'''

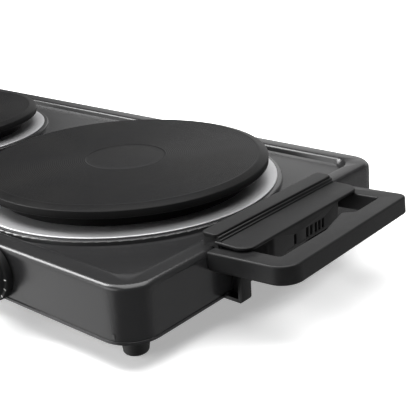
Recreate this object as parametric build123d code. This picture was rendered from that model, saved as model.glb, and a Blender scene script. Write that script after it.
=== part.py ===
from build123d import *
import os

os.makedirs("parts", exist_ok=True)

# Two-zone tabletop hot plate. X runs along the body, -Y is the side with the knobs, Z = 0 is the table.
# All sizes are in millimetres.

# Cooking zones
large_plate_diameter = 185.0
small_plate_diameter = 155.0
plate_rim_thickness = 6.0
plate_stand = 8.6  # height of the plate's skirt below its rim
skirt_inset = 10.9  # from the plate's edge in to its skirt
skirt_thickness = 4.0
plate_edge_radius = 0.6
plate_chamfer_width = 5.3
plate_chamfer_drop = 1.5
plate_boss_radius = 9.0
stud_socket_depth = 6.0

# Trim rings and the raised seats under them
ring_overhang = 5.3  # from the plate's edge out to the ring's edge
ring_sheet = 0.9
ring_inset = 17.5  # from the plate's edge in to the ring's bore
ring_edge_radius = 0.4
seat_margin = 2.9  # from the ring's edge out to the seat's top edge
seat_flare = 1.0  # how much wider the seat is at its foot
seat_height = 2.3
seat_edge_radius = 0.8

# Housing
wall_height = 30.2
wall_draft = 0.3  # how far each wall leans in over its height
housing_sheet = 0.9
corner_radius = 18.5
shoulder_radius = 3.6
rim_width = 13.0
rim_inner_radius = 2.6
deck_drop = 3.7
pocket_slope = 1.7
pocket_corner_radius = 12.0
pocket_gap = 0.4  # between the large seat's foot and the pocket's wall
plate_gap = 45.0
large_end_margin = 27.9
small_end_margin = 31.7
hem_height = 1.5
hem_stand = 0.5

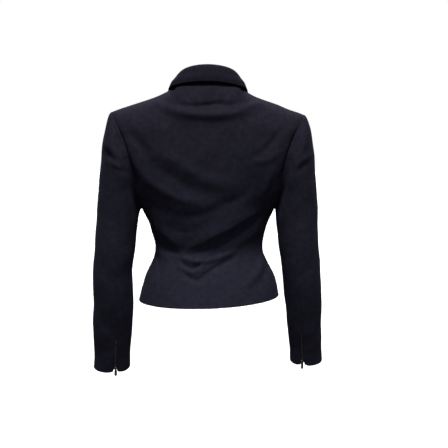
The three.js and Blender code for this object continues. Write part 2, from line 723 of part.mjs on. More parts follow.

'''

Go through the records above and set each one down exactly, please.

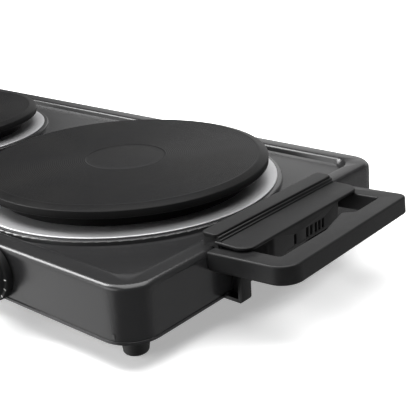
Recreate this object as parametric build123d code. This picture was rendered from that model, saved as model.glb, and a Blender scene script. Write that script after it.
=== part.py ===
from build123d import *
import os

os.makedirs("parts", exist_ok=True)

# Two-zone tabletop hot plate. X runs along the body, -Y is the side with the knobs, Z = 0 is the table.
# All sizes are in millimetres.

# Cooking zones
large_plate_diameter = 185.0
small_plate_diameter = 155.0
plate_rim_thickness = 6.0
plate_stand = 8.6  # height of the plate's skirt below its rim
skirt_inset = 10.9  # from the plate's edge in to its skirt
skirt_thickness = 4.0
plate_edge_radius = 0.6
plate_chamfer_width = 5.3
plate_chamfer_drop = 1.5
plate_boss_radius = 9.0
stud_socket_depth = 6.0

# Trim rings and the raised seats under them
ring_overhang = 5.3  # from the plate's edge out to the ring's edge
ring_sheet = 0.9
ring_inset = 17.5  # from the plate's edge in to the ring's bore
ring_edge_radius = 0.4
seat_margin = 2.9  # from the ring's edge out to the seat's top edge
seat_flare = 1.0  # how much wider the seat is at its foot
seat_height = 2.3
seat_edge_radius = 0.8

# Housing
wall_height = 30.2
wall_draft = 0.3  # how far each wall leans in over its height
housing_sheet = 0.9
corner_radius = 18.5
shoulder_radius = 3.6
rim_width = 13.0
rim_inner_radius = 2.6
deck_drop = 3.7
pocket_slope = 1.7
pocket_corner_radius = 12.0
pocket_gap = 0.4  # between the large seat's foot and the pocket's wall
plate_gap = 45.0
large_end_margin = 27.9
small_end_margin = 31.7
hem_height = 1.5
hem_stand = 0.5

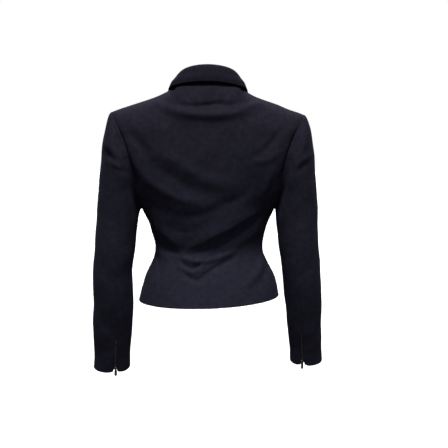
The three.js and Blender code for this object continues. Write part 2, from line 723 of part.mjs on. More parts follow.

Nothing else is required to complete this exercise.